Last week Descartes Labs Arabica forecast was directionally bullish albeit with very moderate conviction. The rally observed was definitely much stronger than anticipated. The most recent outlook anticipates a correction from the current level of Sep-24 contract around 250 cts/lb back towards 240-242 cts/lb.

Robusta:   Nearest-futures robusta coffee rose to a record high on Tuesday due to smaller coffee supplies from Vietnam.  The General Department of Vietnam Customs reported Tuesday that Vietnam's June coffee exports fell -11.5% m/m and -50.4% y/y to 70,202 MT, the smallest amount of coffee exports for the month of June in 13 years.  Also, Vietnam's Jan-June coffee exports were down -11.4% y/y at 893,820 MT. 

Last week Descartes Labs Robusta forecast was also directionally bullish but expected the price move to occur a little bit later. The speed of last week move is making the most recent forecast trajectory much more dynamic, with the potential for a rapid correction followed by a more sustained rally towards 4700 $/MT. 


Energy

  • Crude oil : Crude price corrected down last week, as it became more evident that the Beryl storm impacts on the Gulf of Mexico coast would not impact crude production. In addition, WTI faced some pressure from its Brent counterpart as a potential ceasefire in Gaza was getting negotiated. Note that despite the correction in crude flat price, the calendar spreads on the prompt of the curve strengthened over the week and appear to be pricing more than the upcoming summer withdrawals.

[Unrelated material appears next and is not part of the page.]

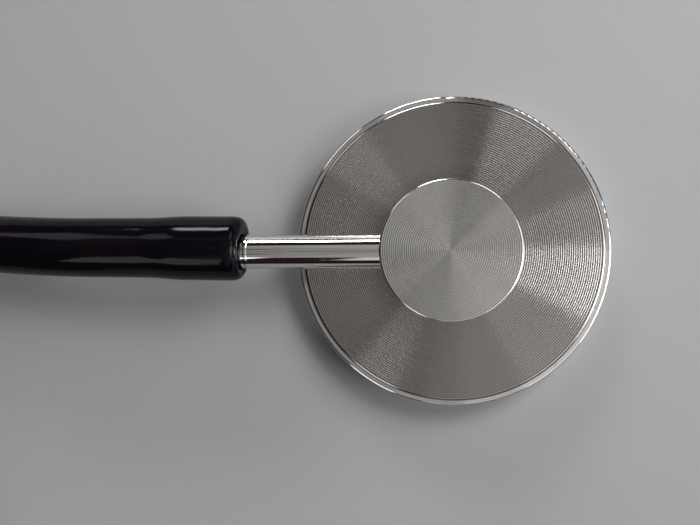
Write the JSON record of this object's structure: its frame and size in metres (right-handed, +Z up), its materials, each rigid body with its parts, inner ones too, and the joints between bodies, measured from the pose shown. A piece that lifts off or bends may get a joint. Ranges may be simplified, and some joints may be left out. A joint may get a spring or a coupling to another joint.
{
  "type": "stethoscope",
  "caption": "Stethoscope with a flat round chest piece, soft tube, forked hoses, sprung ear tubes and screw-on ear tips, laid out on a table.",
  "frame": {"origin": "on the axis of the chest piece, level with the skin side of its retaining ring", "axes": "+Z up out of the boss, -X along the stem and tube to the headset, +Y to the left ear tube's side"},
  "size_m": [0.5381, 0.1431, 0.0221],
  "materials": {
    "turned_aluminium": "turned, with fine concentric tool marks",
    "bright_chrome": "polished plating",
    "diaphragm_sheet": "smooth stiff sheet",
    "black_tubing": "glossy soft vinyl",
    "strap_webbing": "woven hook and loop strap",
    "spring_steel": "rolled, lightly brushed",
    "insert_brass": "turned, nickel free",
    "ear_tip_plastic": "moulded hard plastic"
  },
  "bodies": {
    "root": {"chest_body": "turned_aluminium", "chest_stem": "bright_chrome", "diaphragm": "diaphragm_sheet", "main_tube": "black_tubing", "tube_coil": "black_tubing", "tube_tail": "black_tubing", "coil_strap": "strap_webbing", "tube_fork": "black_tubing", "leaf_spring": "spring_steel", "left_branch_hose": "black_tubing", "right_branch_hose": "black_tubing"},
    "ring": {"retaining_ring": "bright_chrome"},
    "left_headset": {"left_ear_tube": "bright_chrome", "left_spring_collar": "bright_chrome", "left_spring_rivet": "spring_steel", "left_tip_insert": "insert_brass"},
    "right_headset": {"right_ear_tube": "bright_chrome", "right_spring_collar": "bright_chrome", "right_spring_rivet": "spring_steel", "right_tip_insert": "insert_brass"},
    "left_tip": {"left_ear_tip": "ear_tip_plastic"},
    "right_tip": {"right_ear_tip": "ear_tip_plastic"}
  },
  "joints": [
    {"name": "left_ear_tube_spread", "type": "hinge", "parent": "root", "child": "left_headset", "pos_m": [-0.32, -0.009, 0.0057], "axis": [0, 0, -1], "range_deg": [-5, 16], "stiffness_Nm_per_rad": 2, "deforming": ["leaf_spring", "left_branch_hose"]},
    {"name": "right_ear_tube_spread", "type": "hinge", "parent": "root", "child": "right_headset", "pos_m": [-0.32, -0.009, 0.0057], "axis": [0, 0, 1], "range_deg": [-5, 16], "stiffness_Nm_per_rad": 2, "deforming": ["leaf_spring", "right_branch_hose"]},
    {"name": "left_ear_tip_turn", "type": "hinge", "parent": "left_headset", "child": "left_tip", "pos_m": [-0.5, 0.028, 0.0137], "axis": [-0.8447, -0.4969, 0.1988], "continuous": true},
    {"name": "right_ear_tip_turn", "type": "hinge", "parent": "right_headset", "child": "right_tip", "pos_m": [-0.5, -0.046, 0.0137], "axis": [-0.8447, 0.4969, 0.1988], "continuous": true},
    {"name": "retaining_ring_turn", "type": "hinge", "parent": "root", "child": "ring", "pos_m": [0, 0, 0.0023], "axis": [0, 0, 1], "continuous": true}
  ],
  "couplings": [
    {"joint": "right_ear_tube_spread", "follows": "left_ear_tube_spread", "ratio": 1}
  ]
}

  • Gasoline: The premium in gasoline cracks that was added in the first week of July as Beryl was threatening US Gulf of Mexico refineries got removed quickly early last week, as negative demand impact, relatively muted impact on refineries and a disappointing demand number from EIA failed to justify that premium.

  • Diesel/Gasoil: Similarly to gasoline, the gasoil and diesel prices were under pressure from their own fundamental and the underlying weakness in crude.



  • Natural gas: The negative demand impact from the storm Beryl, the continuous supply are keeping the natural gas market under pressure, especially the remaining summer contracts.